Source excerpt:

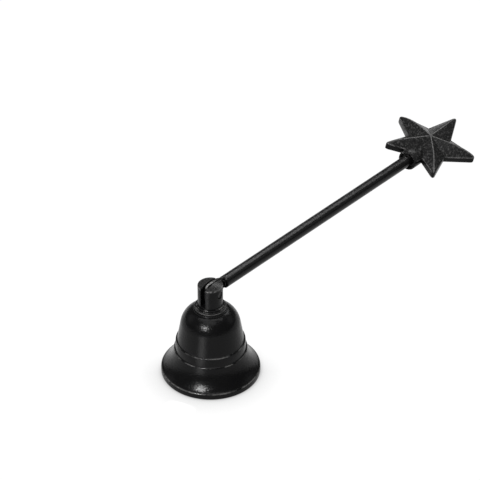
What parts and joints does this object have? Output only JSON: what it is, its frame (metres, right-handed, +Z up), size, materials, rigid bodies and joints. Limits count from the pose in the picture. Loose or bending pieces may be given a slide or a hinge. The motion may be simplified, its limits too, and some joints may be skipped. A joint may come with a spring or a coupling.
{
  "type": "candle snuffer",
  "caption": "Cast candle snuffer: a heavy bell standing on its mouth, with a hinged tubular handle that ends in a faceted star finial.",
  "frame": {"origin": "centre of the bell's mouth, on the plane that the rim stands on", "axes": "+Z up along the bell's axis, +X towards the star at the end of the handle"},
  "size_m": [0.1967, 0.04, 0.0431],
  "materials": {
    "bell_iron": "satin",
    "post_steel": "satin",
    "pin_steel": "satin",
    "fixing_steel": "satin",
    "tongue_steel": "satin",
    "tube_alloy": "satin",
    "star_alloy": "satin"
  },
  "bodies": {
    "bell": {"snuffer_bell": "bell_iron", "pivot_fork": "post_steel", "crown_washer": "fixing_steel", "crown_nut": "fixing_steel", "pivot_pin": "pin_steel"},
    "handle": {"handle_tongue": "tongue_steel", "handle_rod": "tube_alloy", "star_stud": "tube_alloy", "star_finial": "star_alloy"}
  },
  "joints": [
    {"name": "handle_pivot", "type": "hinge", "parent": "bell", "child": "handle", "pos_m": [0, 0, 0.0392], "axis": [0, -1, 0], "range_deg": [0, 206.9]}
  ]
}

Exercise task:
Extract all of the data shown above and repeat it verbatim.

Result for this task:
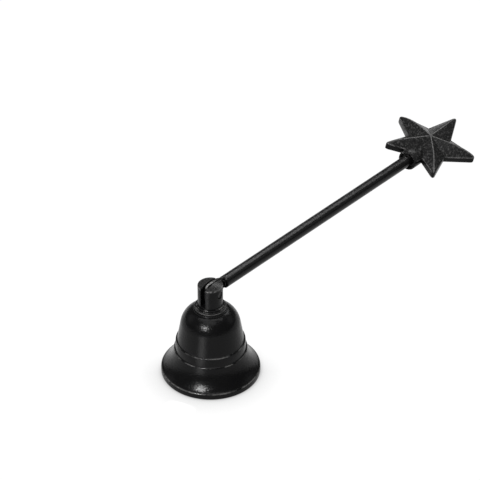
What parts and joints does this object have? Output only JSON: what it is, its frame (metres, right-handed, +Z up), size, materials, rigid bodies and joints. Limits count from the pose in the picture. Loose or bending pieces may be given a slide or a hinge. The motion may be simplified, its limits too, and some joints may be skipped. A joint may come with a spring or a coupling.
{
  "type": "candle snuffer",
  "caption": "Cast candle snuffer: a heavy bell standing on its mouth, with a hinged tubular handle that ends in a faceted star finial.",
  "frame": {"origin": "centre of the bell's mouth, on the plane that the rim stands on", "axes": "+Z up along the bell's axis, +X towards the star at the end of the handle"},
  "size_m": [0.1967, 0.04, 0.0431],
  "materials": {
    "bell_iron": "satin",
    "post_steel": "satin",
    "pin_steel": "satin",
    "fixing_steel": "satin",
    "tongue_steel": "satin",
    "tube_alloy": "satin",
    "star_alloy": "satin"
  },
  "bodies": {
    "bell": {"snuffer_bell": "bell_iron", "pivot_fork": "post_steel", "crown_washer": "fixing_steel", "crown_nut": "fixing_steel", "pivot_pin": "pin_steel"},
    "handle": {"handle_tongue": "tongue_steel", "handle_rod": "tube_alloy", "star_stud": "tube_alloy", "star_finial": "star_alloy"}
  },
  "joints": [
    {"name": "handle_pivot", "type": "hinge", "parent": "bell", "child": "handle", "pos_m": [0, 0, 0.0392], "axis": [0, -1, 0], "range_deg": [0, 206.9]}
  ]
}